→ What you will do: Begin with the line that contains "cad_parts[member].parent = rigid_bodies[body]" and continue down through the line that contains "for node in"; reproduce those lines exactly and only those.

→ Raw data:
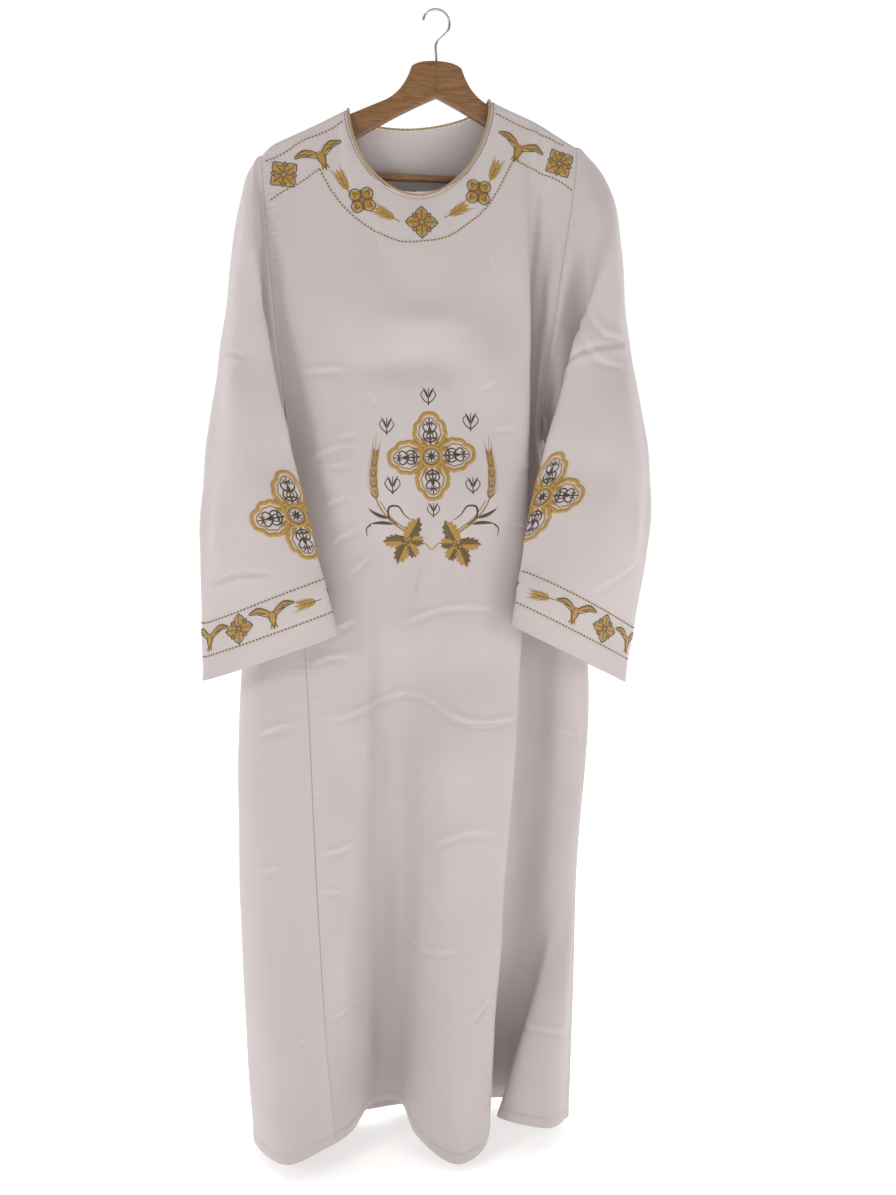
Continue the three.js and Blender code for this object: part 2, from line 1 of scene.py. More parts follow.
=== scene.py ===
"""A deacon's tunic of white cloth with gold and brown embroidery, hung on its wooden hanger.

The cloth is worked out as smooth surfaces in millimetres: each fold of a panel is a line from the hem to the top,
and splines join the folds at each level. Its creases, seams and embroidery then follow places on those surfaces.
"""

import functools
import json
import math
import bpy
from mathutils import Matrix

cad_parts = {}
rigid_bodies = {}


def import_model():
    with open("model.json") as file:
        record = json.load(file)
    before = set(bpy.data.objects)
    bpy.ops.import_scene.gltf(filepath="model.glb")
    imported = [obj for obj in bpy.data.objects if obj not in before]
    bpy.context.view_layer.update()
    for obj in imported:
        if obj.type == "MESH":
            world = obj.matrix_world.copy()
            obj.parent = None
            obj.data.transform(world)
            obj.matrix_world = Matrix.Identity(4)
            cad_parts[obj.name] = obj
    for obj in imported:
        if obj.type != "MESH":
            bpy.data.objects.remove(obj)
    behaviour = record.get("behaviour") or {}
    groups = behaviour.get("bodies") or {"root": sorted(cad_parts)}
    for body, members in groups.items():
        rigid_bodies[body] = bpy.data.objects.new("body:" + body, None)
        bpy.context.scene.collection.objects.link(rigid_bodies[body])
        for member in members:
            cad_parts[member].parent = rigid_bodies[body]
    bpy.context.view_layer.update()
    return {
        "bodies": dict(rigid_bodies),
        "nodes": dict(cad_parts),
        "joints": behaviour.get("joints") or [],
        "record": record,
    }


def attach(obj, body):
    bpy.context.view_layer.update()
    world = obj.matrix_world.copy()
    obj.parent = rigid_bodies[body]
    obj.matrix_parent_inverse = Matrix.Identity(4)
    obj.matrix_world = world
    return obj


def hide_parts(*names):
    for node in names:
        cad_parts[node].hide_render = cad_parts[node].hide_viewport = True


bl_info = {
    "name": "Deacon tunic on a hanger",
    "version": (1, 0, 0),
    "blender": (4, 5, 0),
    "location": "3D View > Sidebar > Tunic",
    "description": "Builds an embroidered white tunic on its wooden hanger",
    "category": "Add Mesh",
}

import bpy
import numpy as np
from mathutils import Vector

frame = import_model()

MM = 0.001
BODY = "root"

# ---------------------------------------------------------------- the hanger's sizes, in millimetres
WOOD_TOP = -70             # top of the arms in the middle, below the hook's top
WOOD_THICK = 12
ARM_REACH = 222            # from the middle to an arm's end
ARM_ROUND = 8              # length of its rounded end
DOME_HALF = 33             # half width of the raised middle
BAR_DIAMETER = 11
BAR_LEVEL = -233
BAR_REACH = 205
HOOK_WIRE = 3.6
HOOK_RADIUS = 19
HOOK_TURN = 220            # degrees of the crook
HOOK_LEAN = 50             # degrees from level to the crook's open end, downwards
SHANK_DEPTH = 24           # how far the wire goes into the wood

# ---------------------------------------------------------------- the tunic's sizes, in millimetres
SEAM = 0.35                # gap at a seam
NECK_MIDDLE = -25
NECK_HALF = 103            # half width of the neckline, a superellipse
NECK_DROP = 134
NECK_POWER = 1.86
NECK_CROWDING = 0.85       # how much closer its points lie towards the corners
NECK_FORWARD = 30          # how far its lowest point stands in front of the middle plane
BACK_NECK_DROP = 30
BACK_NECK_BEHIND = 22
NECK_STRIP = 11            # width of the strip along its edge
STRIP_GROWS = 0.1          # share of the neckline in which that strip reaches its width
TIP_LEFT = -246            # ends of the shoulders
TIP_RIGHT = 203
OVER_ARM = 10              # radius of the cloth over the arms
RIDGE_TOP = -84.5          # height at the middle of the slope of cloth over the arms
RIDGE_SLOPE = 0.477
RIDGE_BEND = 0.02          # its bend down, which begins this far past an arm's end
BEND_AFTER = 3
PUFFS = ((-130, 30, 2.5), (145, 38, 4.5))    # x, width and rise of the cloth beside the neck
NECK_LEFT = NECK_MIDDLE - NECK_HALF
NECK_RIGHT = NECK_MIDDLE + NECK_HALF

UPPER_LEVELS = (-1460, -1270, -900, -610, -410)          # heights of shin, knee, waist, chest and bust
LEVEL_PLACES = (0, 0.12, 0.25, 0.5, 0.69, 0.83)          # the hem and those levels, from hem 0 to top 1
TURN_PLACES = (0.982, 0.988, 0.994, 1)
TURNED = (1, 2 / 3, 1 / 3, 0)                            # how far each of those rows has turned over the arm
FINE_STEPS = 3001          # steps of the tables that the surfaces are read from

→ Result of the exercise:
            cad_parts[member].parent = rigid_bodies[body]
    bpy.context.view_layer.update()
    return {
        "bodies": dict(rigid_bodies),
        "nodes": dict(cad_parts),
        "joints": behaviour.get("joints") or [],
        "record": record,
    }


def attach(obj, body):
    bpy.context.view_layer.update()
    world = obj.matrix_world.copy()
    obj.parent = rigid_bodies[body]
    obj.matrix_parent_inverse = Matrix.Identity(4)
    obj.matrix_world = world
    return obj


def hide_parts(*names):
    for node in names:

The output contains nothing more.